Begin SOURCE DATA

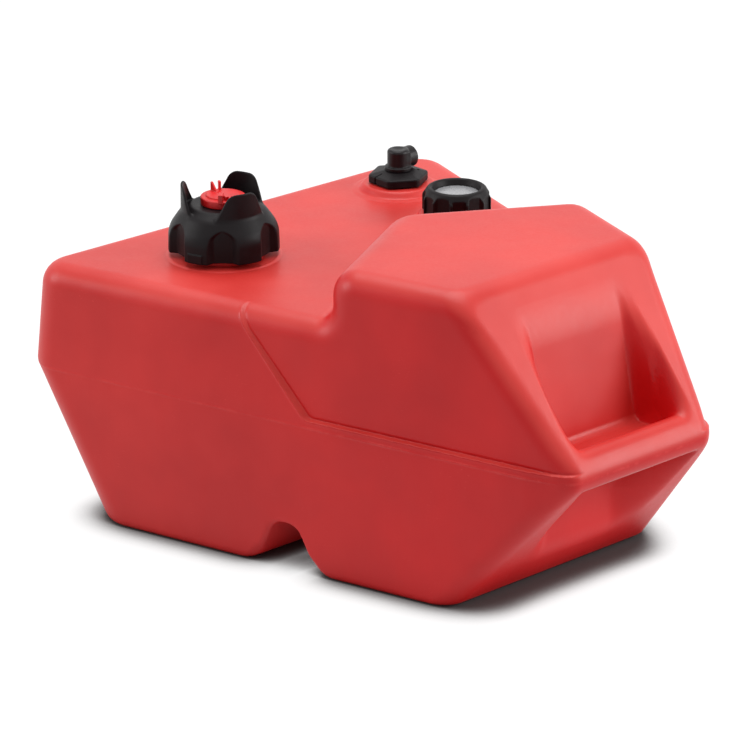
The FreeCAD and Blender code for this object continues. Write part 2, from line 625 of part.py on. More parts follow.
def ringSeal(name, major, minor, level, at):
    seal = doc.addObject("Part::Torus", name)
    seal.setExpression("Radius1", major)
    seal.setExpression("Radius2", minor)
    return place(seal, at[0], at[1], f"{at[2]} + {level}")


def ventSeal():
    return ringSeal("vent_seal", "sizes.needleRadius + sizes.ventSealRadius + sizes.fitClearance",
                    "sizes.ventSealRadius", f"{plateHigh} + sizes.sealGap + sizes.ventSealRadius", fillerAt)


breatherAt = (f"{fillerX} + sizes.breatherOffset", "sizes.fillerY",
              "sizes.deckHeight + sizes.skirtGap")


def breatherPoppet():
    discHigh = f"{plateLow} - sizes.sealGap"
    stemHigh = f"{plateHigh} + sizes.breatherSpringHeight + sizes.clipThickness"
    return turned("breather_poppet",
                  [("0", f"{discHigh} - sizes.poppetThickness"),
                   ("sizes.poppetRadius", f"{discHigh} - sizes.poppetThickness"),
                   ("sizes.poppetRadius", discHigh), ("sizes.poppetStemRadius", discHigh),
                   ("sizes.poppetStemRadius", stemHigh), ("0", stemHigh)],
                  *breatherAt)


def breatherClip():
    low = f"{plateHigh} + sizes.breatherSpringHeight"
    return turned("breather_clip", ring("sizes.poppetStemRadius", "sizes.clipRadius", low,
                                        f"{low} + sizes.clipThickness"), *breatherAt)


# round-wire compression spring standing between two levels
def coil(name, radius, wire, low, high, turns, at):
    height = float(sizes.evalExpression(high)) - float(sizes.evalExpression(low)) - 2 * wire
    helix = Part.makeHelix(height / turns, height, radius)
    section = Part.Wire(Part.makeCircle(wire, FreeCAD.Vector(radius, 0, 0), FreeCAD.Vector(0, 1, 0)))
    spring = doc.addObject("Part::Feature", name)
    spring.Shape = Part.Wire(helix.Edges).makePipeShell([section], True, True)
    return place(spring, at[0], at[1], f"{at[2]} + {low} + {wire}")


def breatherSpring():
    return coil("breather_spring", size("breatherSpringRadius"), size("springWire"), plateHigh,
                f"{plateHigh} + sizes.breatherSpringHeight", size("breatherSpringTurns"), breatherAt)


# fuel gauge
gaugeAt = (gaugeX, "sizes.gaugeY", "sizes.deckHeight")
flangeLow = "sizes.gaugeNeckHeight + sizes.gaugeGasketThickness"
flangeHigh = f"{flangeLow} + sizes.gaugeFlange"
lensHigh = f"{flangeHigh} + sizes.lensThickness"
cupRadius = "sizes.gaugeBoreRadius - sizes.slipClearance"
cupBore = f"{cupRadius} - sizes.gaugeCupWall"
cupLow = f"{flangeHigh} - sizes.gaugeCupDepth - sizes.gaugeFlange"
dialLow = f"{flangeHigh} - sizes.dialDrop"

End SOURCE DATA

INSTRUCTIONS FOR THE TASK
Write out the material from the first line to the last, exactly.

THE RESULT
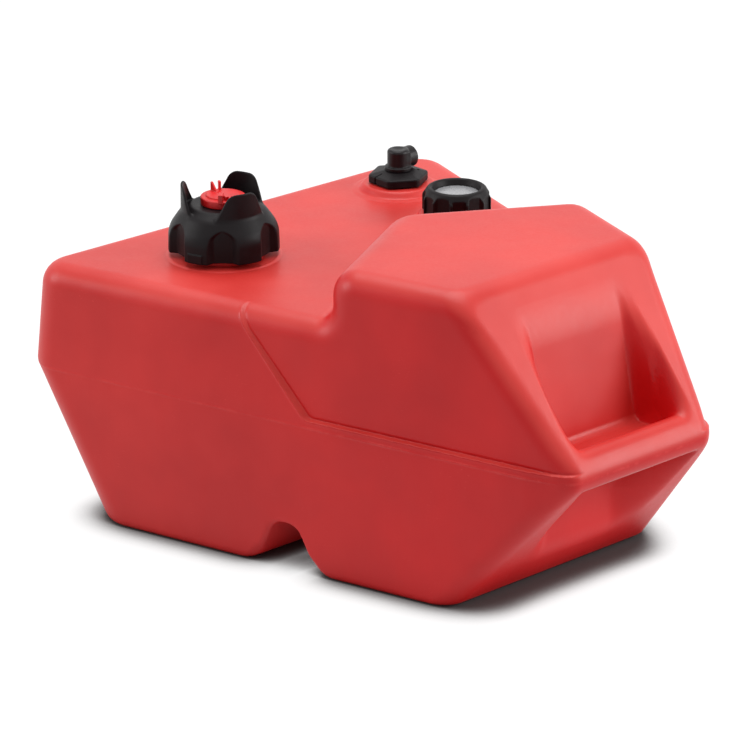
The FreeCAD and Blender code for this object continues. Write part 2, from line 625 of part.py on. More parts follow.
def ringSeal(name, major, minor, level, at):
    seal = doc.addObject("Part::Torus", name)
    seal.setExpression("Radius1", major)
    seal.setExpression("Radius2", minor)
    return place(seal, at[0], at[1], f"{at[2]} + {level}")


def ventSeal():
    return ringSeal("vent_seal", "sizes.needleRadius + sizes.ventSealRadius + sizes.fitClearance",
                    "sizes.ventSealRadius", f"{plateHigh} + sizes.sealGap + sizes.ventSealRadius", fillerAt)


breatherAt = (f"{fillerX} + sizes.breatherOffset", "sizes.fillerY",
              "sizes.deckHeight + sizes.skirtGap")


def breatherPoppet():
    discHigh = f"{plateLow} - sizes.sealGap"
    stemHigh = f"{plateHigh} + sizes.breatherSpringHeight + sizes.clipThickness"
    return turned("breather_poppet",
                  [("0", f"{discHigh} - sizes.poppetThickness"),
                   ("sizes.poppetRadius", f"{discHigh} - sizes.poppetThickness"),
                   ("sizes.poppetRadius", discHigh), ("sizes.poppetStemRadius", discHigh),
                   ("sizes.poppetStemRadius", stemHigh), ("0", stemHigh)],
                  *breatherAt)


def breatherClip():
    low = f"{plateHigh} + sizes.breatherSpringHeight"
    return turned("breather_clip", ring("sizes.poppetStemRadius", "sizes.clipRadius", low,
                                        f"{low} + sizes.clipThickness"), *breatherAt)


# round-wire compression spring standing between two levels
def coil(name, radius, wire, low, high, turns, at):
    height = float(sizes.evalExpression(high)) - float(sizes.evalExpression(low)) - 2 * wire
    helix = Part.makeHelix(height / turns, height, radius)
    section = Part.Wire(Part.makeCircle(wire, FreeCAD.Vector(radius, 0, 0), FreeCAD.Vector(0, 1, 0)))
    spring = doc.addObject("Part::Feature", name)
    spring.Shape = Part.Wire(helix.Edges).makePipeShell([section], True, True)
    return place(spring, at[0], at[1], f"{at[2]} + {low} + {wire}")


def breatherSpring():
    return coil("breather_spring", size("breatherSpringRadius"), size("springWire"), plateHigh,
                f"{plateHigh} + sizes.breatherSpringHeight", size("breatherSpringTurns"), breatherAt)


# fuel gauge
gaugeAt = (gaugeX, "sizes.gaugeY", "sizes.deckHeight")
flangeLow = "sizes.gaugeNeckHeight + sizes.gaugeGasketThickness"
flangeHigh = f"{flangeLow} + sizes.gaugeFlange"
lensHigh = f"{flangeHigh} + sizes.lensThickness"
cupRadius = "sizes.gaugeBoreRadius - sizes.slipClearance"
cupBore = f"{cupRadius} - sizes.gaugeCupWall"
cupLow = f"{flangeHigh} - sizes.gaugeCupDepth - sizes.gaugeFlange"
dialLow = f"{flangeHigh} - sizes.dialDrop"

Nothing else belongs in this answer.